Showcase:
Gene Therapy Manufacturing
A Software/Cloud Application for NGS-based Product Testing
When a product of pharmaceutical research and subsequent manufacturing is represented by a DNA molecule, as is the case with gene therapy, the ultimate option for testing the integrity and purity of the product is next-generation (long-read) sequencing. This process must be aided by adequate software solutions.
Ribocon has developed a software application specifically for this task: within few minutes, output data from the sequencing platform are analysed in a fully integrated process, resulting in a report which provides the answers you need.
The application is tailored to support your routine, but can of course also be configured to adapt the processing parameters to your specific data and requirements.
Input Data and General Workflow
The application is made for DNA sequence data in BAM format and its workflow includes the steps listed below. The term "Target" describes the product (e.g. a plasmid sequence carrying a specific insert) for which the analysis (test) is done.
- Computation of initial (raw) statistics.
- Statistical read reduction (sampling) to start with the optimum amount of data.
- Mapping of sampled reads against the Target reference and selected Contamination references.
- Initial filtering and computation of global statistics (incl. mapping/Contamination stats).
- Creation of a multiple sequence alignment (MSA) out of the Target-mapped reads after further quality filtering.
- Computation of positional frequencies for the MSA and creation of a single Consensus sequence.
- Computation of the overall identity between the Consensus and the Target reference.
- Creation and provision of final output files incl. detailed statistics (Reporting).
A set of 75k sequence reads with an average length of 10k bases (750M bases total),
for example, is typically processed on a common business laptop within 5
minutes.
The entire process is completely automated, only input, reference, and config data
must be defined.
Key Features
- Can currently be used "manually" as common Linux command line tool or embedded into an AWS environment to operate as a fully automated cloud service with an Amazon S3 data exchange interface.
- Target identity verification, contamination check, and detailed quality/data statistics.
- Results archive, with PDF reports and various supplemental output files (for more details, see Right Sidebar).
- Centralized configuration of analysis parameters by application.properties file.

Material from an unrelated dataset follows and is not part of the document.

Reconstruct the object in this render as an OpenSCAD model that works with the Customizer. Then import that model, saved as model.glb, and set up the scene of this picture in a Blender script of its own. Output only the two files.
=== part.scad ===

- Integrity control of input data and GxP-compliant data audit trail (for each read, its full analysis history is recorded).

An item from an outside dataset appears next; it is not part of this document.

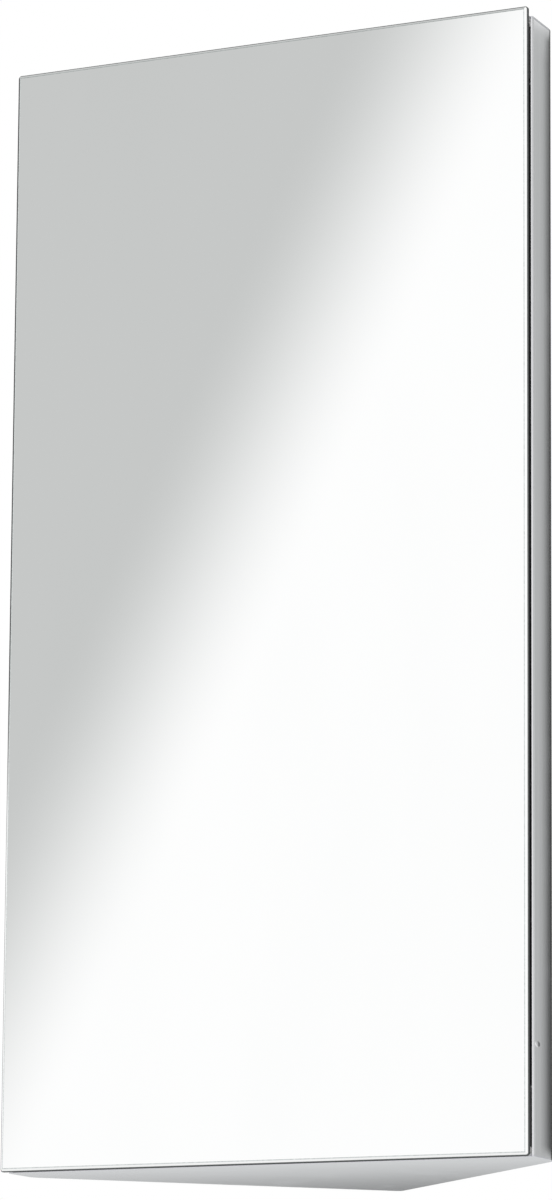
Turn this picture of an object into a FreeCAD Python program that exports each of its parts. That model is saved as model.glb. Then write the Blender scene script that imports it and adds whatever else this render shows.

The Target Identity Verification section of the application report: If an
100% target identity can not be confirmed and the number of mismatches is
limited, for each mismatch position detailed background information is given as
exemplified. This shall help to decide if there is real divergence observed for
a particular position, or if it is just caused by sequencing noise (often
extremely hard to eliminate within homopolymeric regions of a target sequence).
In the example shown, in 17.85% of the sequenced molecules an additional C
occurred at the position listed. Because of the configured Variability Threshold
of 85%, the additional base (not present in the target) has then been accepted
for creation of the Consensus sequence. However, the regional information
presented clearly suggests an artifact caused by the homopolymeric character of
the target region.
Compliance Status
We are operating the application as a cloud service for GMP-compliant data analysis in product testing for one of the biggest pharmaceutical companies in the world. To reach the validation status requested by the regulatory agencies, the service has been subjected to Computerized System Validation (CSV), following GAMP 5 standards. Our activities are based on a quality management system in accordance with ISO 9001, which we operate at the corporate level, as well as fifteen years of experience in CSV for GMP-compliant software/service development and operation.
This means that even if you intend to use the Linux command line tool for research and development purposes only, for example, you will always benefit from its GMP quality grade.